Le metal britannique est en plein essor, la scène commence d’ailleurs à se peupler de jeunes groupes qui cherchent à apporter leur pierre à un édifice, déjà cossu, construit autour de légendes que sont IRON MAIDEN ou BLACK SABBATH… Mais loin de se conformer et de se conforter à ces « monstrueux ancêtres », les « jeunes pousses » essayent plutôt, à leur manière, d’emmener cette musique heavy vers de nouveaux horizons, dans des directions souvent plus complexes, plus intimes. À ce titre, SVALBARD peut-être vu comme un fer de lance de cette nouvelle scène, purement ancré dans son époque, bien loin du heavy de ses ascendants.
En effet, le groupe de Bristol est déjà fort de trois disques qui ont solidement forgé un style désormais reconnu et facilement reconnaissable : un post-metal noirci, teinté de hardcore, qui s’attaque à de nombreux sujets sociaux et sociétaux comme les droits des animaux, le racisme ou la misogynie. Mais SVALBARD c’est aussi Serena Cherry, une chanteuse et guitariste talentueuse, un parangon élevé au rang d’icône dans ce petit milieu, devenue en quelques années l’une des parolières et une des voix les plus passionnées et les plus passionnantes du metal actuel.
Et ce nouvel album, « The Weight Of The Mask », marque une nouvelle étape dans la vie artistique de SVALBARD, et de sa chanteuse puisqu’elle y ouvre complètement son coeur en abordant sa profonde dépression et l’isolement qui en découle, ce masque qu’elle porte chaque jour pour ne pas sombrer définitivement. Concomitant à ce dévoilement, le groupe continue de développer ses sonorités « typiques » ancrées dans la fureur et la férocité du post-hardcore mais avec des lignes mélodiques ( notamment à la guitare ) pleines d’émotions, pleines d’espoir, parfois presque chatoyantes, comme pour apporter un peu de lumière et contrebalancer la détresse de textes à vif.
Une profondeur émotionnelle qui devient maintenant palpable dans les nuances et les contrastes des morceaux. La douleur de Serena y semble incommensurable, peu importe le remède, rien ne semble fonctionner, elle ne fait que lutter, et lutter encore pour rester à flot face à une marée noire implacable. Ces flux et reflux viennent donc tempérer les « abysses » avec des morceaux comme « November » ou encore « How To Swim Down » puisant davantage dans les influences post-rock, tirant ainsi sur une corde plus sensible. Mais c’est bien l’urgence et la viscéralité implacable des « Faking It », « Lights Out » et « Be My Tomb » qui forment selon mois les moments les plus forts de l’album.

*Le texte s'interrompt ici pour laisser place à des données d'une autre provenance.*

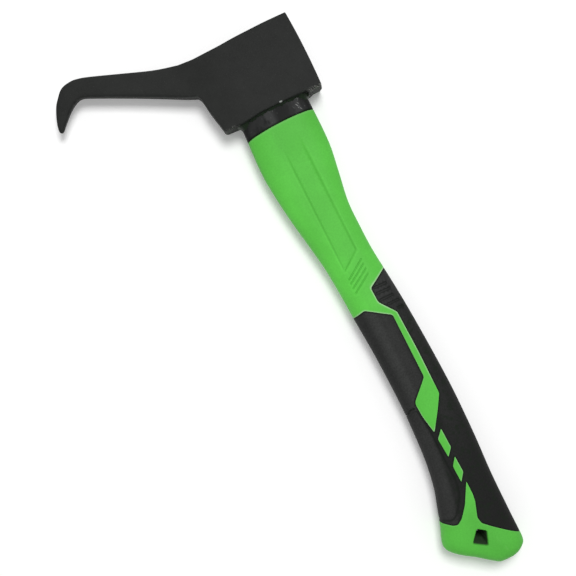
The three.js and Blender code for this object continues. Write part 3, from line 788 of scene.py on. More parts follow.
class Surface:
    """The points of the flat map, and what the two shells need to know about each."""

    def __init__(self, handle):
        self.handle = handle
        self.sizes = handle.sizes
        self.lines = handle_outlines(handle)
        self.flat, self.triangles = handle_map(handle, self.lines)
        self.on_seam = (self.flat[:, 0] <= 0) | (self.flat[:, 0] >= handle.span)
        self.along = handle.along(self.flat[:, 1])
        self.across = np.clip(handle.across(self.flat), -1, 1)
        self.from_top = JACKET_TOP - self.flat[:, 1]
        self.within = {name: inside(self.flat, line) for name, line in self.lines.items()}
        self.gaps = {name: distance_to(self.flat, line) for name, line in self.lines.items()}
        self.seam_gap = np.min([self.gaps[name] for name in SEAM_LINES], axis=0)
        self.slots = [name for name in self.lines if name.startswith("slot")]
        self.ribs = [name for name in self.lines if name.startswith("rib")]

    def sunk(self, name, reach):
        """0 outside an outline, and 1 from a reach inside it."""
        return np.where(self.within[name], ease(self.gaps[name], 0, reach), 0)

    def open_to_back(self, name, step=0.05 * MM):
        """1 where the nearest part of an outline lies straight towards the back edge, 0 where it doesn't."""
        moved = distance_to(self.flat + (step, 0), self.lines[name])
        return np.clip((moved - self.gaps[name]) / step, 0, 1)


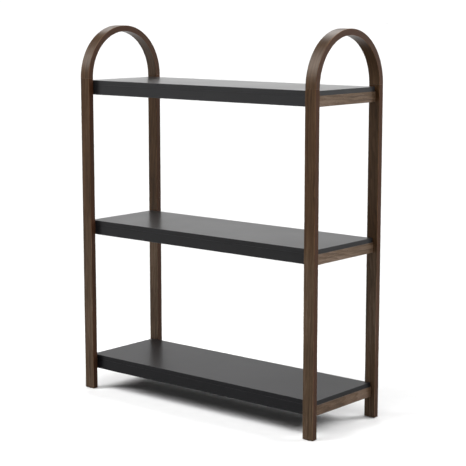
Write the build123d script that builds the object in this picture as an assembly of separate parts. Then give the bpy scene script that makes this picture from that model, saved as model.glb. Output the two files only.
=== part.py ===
from build123d import *

import os
from itertools import product

# A free-standing open shelf unit with three tiers. Two bentwood end frames, each an
# upside-down U, carry three black boards on side rails. All sizes are in millimetres.
# The origin is on the floor under the middle of the unit: +X runs along the shelves to
# the right, -Y faces the front and +Z is up. Every physical piece is one STEP file, and
# identical fasteners share a file as separate solids.

# Overall size
WIDTH = 794.0  # over the outer faces of the two end frames
DEPTH = 280.0  # over the front and rear legs
HEIGHT = 1000.0  # floor to the crown of the arches

# Bentwood end frames
LEG_WIDTH = 32.0  # along X
LEG_THICK = 16.0  # along Y in the legs, and radially round the arch
LEG_ROUND = 1.0  # rounding of the long edges
FOOT_ARRIS = 0.6  # broken edge round the sawn foot of each leg
SEAM_ARRIS = 0.4  # broken edges that show a fine seam, arch to leg and panel to apron
ARCH_RADIUS = DEPTH / 2  # outer radius, a full half circle from leg to leg
SPRING_Z = HEIGHT - ARCH_RADIUS  # where the straight legs end and the arch begins

# Shelves, named by tier, with the height of each top face
SHELF_TOPS = {"top": 854.5, "middle": 472.0, "bottom": 94.5}
PANEL_THICK = 12.0
SHELF_DROP = 38.5  # panel and apron together
SHELF_GAP = 3.0  # between a shelf's long edges and the legs
PANEL_ARRIS = 1.0  # broken edge round the top and the corners of a panel
APRON_THICK = 16.0
APRON_END_GAP = 0.5  # between an apron's end and the side rail
APRON_ARRIS = 1.0  # broken lower edges of an apron

# Side rails
RAIL_THICK = 16.0  # along X
RAIL_INSET = 12.0  # outer face of a rail behind the outer face of the legs
RAIL_HEIGHT = SHELF_DROP - PANEL_THICK
RAIL_LOWER_ROUND = 1.5
RAIL_UPPER_ARRIS = 0.4

# Glued dowels. Each hole is deeper than its dowel by GLUE_ROOM at either end.
DOWEL_DIAMETER = 6.0
DOWEL_CHAMFER = 0.8
GLUE_ROOM = 1.0
ARCH_DOWEL_LENGTH = 36.0  # half in the leg and half in the arch
ARCH_DOWEL_SPACING = 16.0
RAIL_DOWEL_IN_LEG = 10.0
RAIL_DOWEL_IN_RAIL = 16.0
RAIL_DOWEL_SPACING = 13.0
APRON_DOWEL_IN_PANEL = 7.0
APRON_DOWEL_IN_APRON = 13.0
APRON_DOWEL_COUNT = 5
APRON_DOWEL_PITCH = 170.0

# M5 button-head bolts that hold a shelf down on its rails, and their insert nuts
BOLT_DIAMETER = 5.0
BOLT_LENGTH = 25.0
BOLT_HOLE_DIAMETER = 5.5
BOLT_Y = 80.0  # two bolts to a rail, this far in front of and behind the middle
HEAD_DIAMETER = 9.5
HEAD_HEIGHT = 2.75
HEAD_RIM = 0.5  # height of the straight rim under the dome
SOCKET_FLATS = 3.0
SOCKET_DEPTH = 1.6
COUNTERBORE_DIAMETER = 10.5
COUNTERBORE_DEPTH = 8.5
NUT_DIAMETER = 8.0
NUT_LENGTH = 8.0
NUT_HOLE_DEPTH = 9.0
NUT_WAIST_DIAMETER = 7.2
NUT_WAIST_LENGTH = 1.6

# Nail-on glides under the legs
GLIDE_DIAMETER = 13.0
GLIDE_THICK = 1.5
GLIDE_ROUND = 0.5
NAIL_DIAMETER = 2.5
NAIL_LENGTH = 14.0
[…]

Car les morceaux, certes de qualité, ne surprendront pas l’auditeur éclairé : ils sont une suite logique de ce que produit le groupe depuis ses débuts. La réelle plue-value de « The Weight Of The Mask » réside vraiment dans ses paroles sans ambiguïté, dans leur conception directe, dans la manière dont elles nous racontent à quel point la vie peut être insupportable pour quelqu’un qui souffre, pour une personne qui se bat avec ou contre une maladie mentale. Comme beaucoup de groupes qui traitent de tels thèmes, le but de SVALBARD est donc ici d’inspirer, de donner l’envie d’écouter l’autre ou les autres, de donner la force de continuer à se battre et à affronter ces problèmes et ces troubles d’ordre psychologique. La portée en devient donc presque plus importante que l’oeuvre… Mais cela n’est en rien un défaut puisque le groupe semble parfaitement l’assumer.
En bref, je dirais que « The Weight Of The Mask » est un album cohérent et déterminé, un exercice d’extrêmes qui n’offre pas de réponse, mais qui constitue un monument important de la carrière de SVALBARD, notamment pour sa chanteuse et principale compositrice qui témoigne ici de ses expériences les plus intimes. Mais je note aussi qu’il montre un groupe continuant de grandir et d’évoluer en mettant chaque once de lui-même dans sa musique, n’hésitant pas à se montrer extrêmement vulnérable tout en faisant preuve d’une grande maturité dans sa composition. C’est plutôt louable.